» **Short task**
Write out all of the lines below, exactly and completely.
....
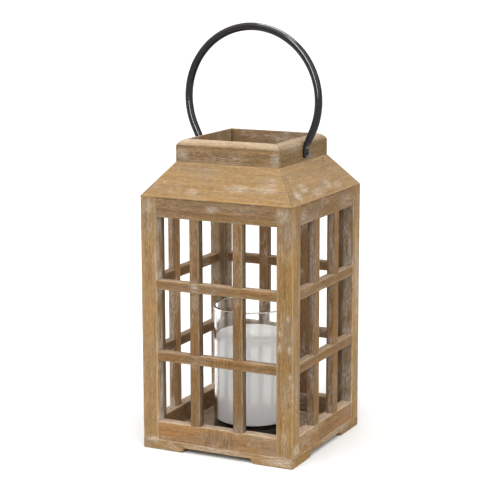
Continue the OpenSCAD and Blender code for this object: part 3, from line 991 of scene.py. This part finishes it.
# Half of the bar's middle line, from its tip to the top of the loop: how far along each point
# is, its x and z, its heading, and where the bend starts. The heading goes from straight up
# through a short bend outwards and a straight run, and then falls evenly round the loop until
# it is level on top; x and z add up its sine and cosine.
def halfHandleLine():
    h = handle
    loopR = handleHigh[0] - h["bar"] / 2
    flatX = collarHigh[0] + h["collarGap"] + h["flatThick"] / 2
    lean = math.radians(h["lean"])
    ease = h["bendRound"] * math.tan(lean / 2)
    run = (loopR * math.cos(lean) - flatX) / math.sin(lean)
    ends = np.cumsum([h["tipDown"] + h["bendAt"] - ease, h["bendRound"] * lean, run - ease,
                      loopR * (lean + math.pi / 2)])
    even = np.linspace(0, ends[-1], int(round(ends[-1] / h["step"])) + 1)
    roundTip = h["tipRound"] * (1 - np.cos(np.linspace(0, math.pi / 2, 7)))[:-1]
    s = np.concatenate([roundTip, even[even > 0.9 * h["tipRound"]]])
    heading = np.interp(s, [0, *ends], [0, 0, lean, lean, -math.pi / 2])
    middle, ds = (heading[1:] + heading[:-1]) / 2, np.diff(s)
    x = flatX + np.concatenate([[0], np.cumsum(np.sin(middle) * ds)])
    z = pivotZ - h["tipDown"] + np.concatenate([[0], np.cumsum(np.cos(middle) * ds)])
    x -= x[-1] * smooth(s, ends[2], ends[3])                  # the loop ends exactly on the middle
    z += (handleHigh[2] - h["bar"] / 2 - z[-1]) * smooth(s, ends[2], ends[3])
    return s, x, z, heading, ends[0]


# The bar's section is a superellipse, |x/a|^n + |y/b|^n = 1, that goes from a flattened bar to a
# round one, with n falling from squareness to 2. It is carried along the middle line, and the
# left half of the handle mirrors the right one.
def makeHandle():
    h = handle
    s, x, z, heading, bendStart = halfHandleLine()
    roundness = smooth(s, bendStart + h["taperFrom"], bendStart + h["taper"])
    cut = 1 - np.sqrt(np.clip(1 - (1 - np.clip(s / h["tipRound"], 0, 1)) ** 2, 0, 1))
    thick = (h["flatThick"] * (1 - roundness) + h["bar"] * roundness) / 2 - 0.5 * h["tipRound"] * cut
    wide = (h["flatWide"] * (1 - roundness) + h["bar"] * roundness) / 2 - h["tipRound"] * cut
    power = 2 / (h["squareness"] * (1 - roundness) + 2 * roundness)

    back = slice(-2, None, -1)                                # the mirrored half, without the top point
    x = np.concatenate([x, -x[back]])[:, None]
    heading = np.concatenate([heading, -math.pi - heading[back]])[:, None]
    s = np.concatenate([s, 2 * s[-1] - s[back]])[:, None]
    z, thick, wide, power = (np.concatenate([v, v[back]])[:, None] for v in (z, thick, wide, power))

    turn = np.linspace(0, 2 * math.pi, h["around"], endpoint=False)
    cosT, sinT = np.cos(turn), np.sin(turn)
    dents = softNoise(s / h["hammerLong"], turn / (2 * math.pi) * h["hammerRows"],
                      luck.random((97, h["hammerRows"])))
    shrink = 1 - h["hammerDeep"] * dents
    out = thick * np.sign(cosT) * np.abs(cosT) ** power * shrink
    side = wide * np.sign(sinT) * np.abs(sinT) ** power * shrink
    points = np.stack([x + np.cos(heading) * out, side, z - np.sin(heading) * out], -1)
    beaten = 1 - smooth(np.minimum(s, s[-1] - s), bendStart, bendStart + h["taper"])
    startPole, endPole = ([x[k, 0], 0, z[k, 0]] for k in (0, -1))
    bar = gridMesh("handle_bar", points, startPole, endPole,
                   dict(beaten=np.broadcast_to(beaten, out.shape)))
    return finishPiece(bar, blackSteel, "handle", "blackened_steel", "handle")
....
» **Result of the task**
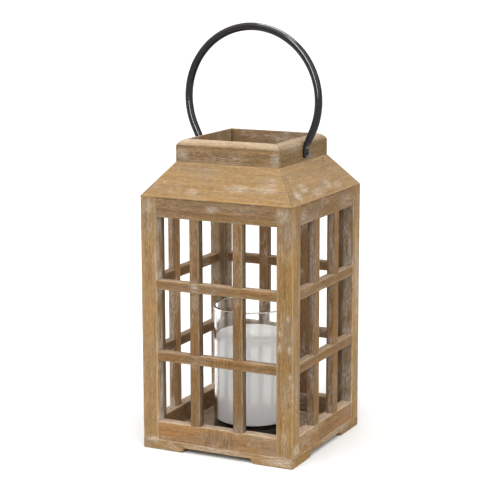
Continue the OpenSCAD and Blender code for this object: part 3, from line 991 of scene.py. This part finishes it.
# Half of the bar's middle line, from its tip to the top of the loop: how far along each point
# is, its x and z, its heading, and where the bend starts. The heading goes from straight up
# through a short bend outwards and a straight run, and then falls evenly round the loop until
# it is level on top; x and z add up its sine and cosine.
def halfHandleLine():
    h = handle
    loopR = handleHigh[0] - h["bar"] / 2
    flatX = collarHigh[0] + h["collarGap"] + h["flatThick"] / 2
    lean = math.radians(h["lean"])
    ease = h["bendRound"] * math.tan(lean / 2)
    run = (loopR * math.cos(lean) - flatX) / math.sin(lean)
    ends = np.cumsum([h["tipDown"] + h["bendAt"] - ease, h["bendRound"] * lean, run - ease,
                      loopR * (lean + math.pi / 2)])
    even = np.linspace(0, ends[-1], int(round(ends[-1] / h["step"])) + 1)
    roundTip = h["tipRound"] * (1 - np.cos(np.linspace(0, math.pi / 2, 7)))[:-1]
    s = np.concatenate([roundTip, even[even > 0.9 * h["tipRound"]]])
    heading = np.interp(s, [0, *ends], [0, 0, lean, lean, -math.pi / 2])
    middle, ds = (heading[1:] + heading[:-1]) / 2, np.diff(s)
    x = flatX + np.concatenate([[0], np.cumsum(np.sin(middle) * ds)])
    z = pivotZ - h["tipDown"] + np.concatenate([[0], np.cumsum(np.cos(middle) * ds)])
    x -= x[-1] * smooth(s, ends[2], ends[3])                  # the loop ends exactly on the middle
    z += (handleHigh[2] - h["bar"] / 2 - z[-1]) * smooth(s, ends[2], ends[3])
    return s, x, z, heading, ends[0]


# The bar's section is a superellipse, |x/a|^n + |y/b|^n = 1, that goes from a flattened bar to a
# round one, with n falling from squareness to 2. It is carried along the middle line, and the
# left half of the handle mirrors the right one.
def makeHandle():
    h = handle
    s, x, z, heading, bendStart = halfHandleLine()
    roundness = smooth(s, bendStart + h["taperFrom"], bendStart + h["taper"])
    cut = 1 - np.sqrt(np.clip(1 - (1 - np.clip(s / h["tipRound"], 0, 1)) ** 2, 0, 1))
    thick = (h["flatThick"] * (1 - roundness) + h["bar"] * roundness) / 2 - 0.5 * h["tipRound"] * cut
    wide = (h["flatWide"] * (1 - roundness) + h["bar"] * roundness) / 2 - h["tipRound"] * cut
    power = 2 / (h["squareness"] * (1 - roundness) + 2 * roundness)

    back = slice(-2, None, -1)                                # the mirrored half, without the top point
    x = np.concatenate([x, -x[back]])[:, None]
    heading = np.concatenate([heading, -math.pi - heading[back]])[:, None]
    s = np.concatenate([s, 2 * s[-1] - s[back]])[:, None]
    z, thick, wide, power = (np.concatenate([v, v[back]])[:, None] for v in (z, thick, wide, power))

    turn = np.linspace(0, 2 * math.pi, h["around"], endpoint=False)
    cosT, sinT = np.cos(turn), np.sin(turn)
    dents = softNoise(s / h["hammerLong"], turn / (2 * math.pi) * h["hammerRows"],
                      luck.random((97, h["hammerRows"])))
    shrink = 1 - h["hammerDeep"] * dents
    out = thick * np.sign(cosT) * np.abs(cosT) ** power * shrink
    side = wide * np.sign(sinT) * np.abs(sinT) ** power * shrink
    points = np.stack([x + np.cos(heading) * out, side, z - np.sin(heading) * out], -1)
    beaten = 1 - smooth(np.minimum(s, s[-1] - s), bendStart, bendStart + h["taper"])
    startPole, endPole = ([x[k, 0], 0, z[k, 0]] for k in (0, -1))
    bar = gridMesh("handle_bar", points, startPole, endPole,
                   dict(beaten=np.broadcast_to(beaten, out.shape)))
    return finishPiece(bar, blackSteel, "handle", "blackened_steel", "handle")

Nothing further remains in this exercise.